At this point, I have set up my QBATCH subsystem so that it can accept work from various job queues and regulate that work so that it runs according to my example. However, the best designed subsystem job queue entry architecture will not do me any good unless I’ve set up the rest of my system to take advantage of it. I’ll cover that issue next week in part two of this article and explain how to set up your user profiles, scheduled job entries, and submitted jobs to send work to the new job queues.
About Our Testing Environment
All configurations described in this article were tested on an i5 box running i5/OS V5R3. However, most of these commands and features are also available in i5/OS V5R4 and most earlier versions of OS/400 V4R5 and below running on AS/400 and iSeries machines.

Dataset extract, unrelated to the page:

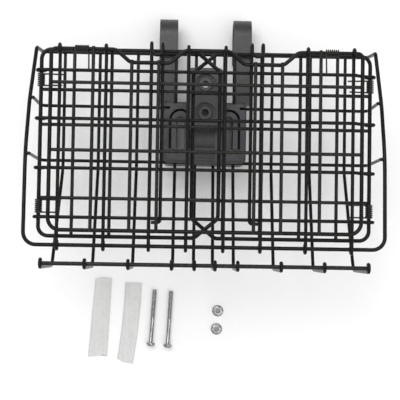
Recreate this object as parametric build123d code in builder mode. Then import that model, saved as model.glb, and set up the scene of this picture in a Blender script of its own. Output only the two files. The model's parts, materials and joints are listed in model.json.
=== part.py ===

Why Can’t I Do This in OpsNav?
All the configurations shown in this article are performed by using 5250 green-screen commands. I am not using iSeries Navigator (OpsNav) functionality for this setup because I could not find equivalent functions for creating job queues and modifying a subsystem description using OpsNav features. System i5 subsystem configuration technology is still only contained in i5/OS and OS/400 commands; it has not migrated to OpsNav yet. As a result, these configurations can only be accomplished by running the green-screen commands listed here.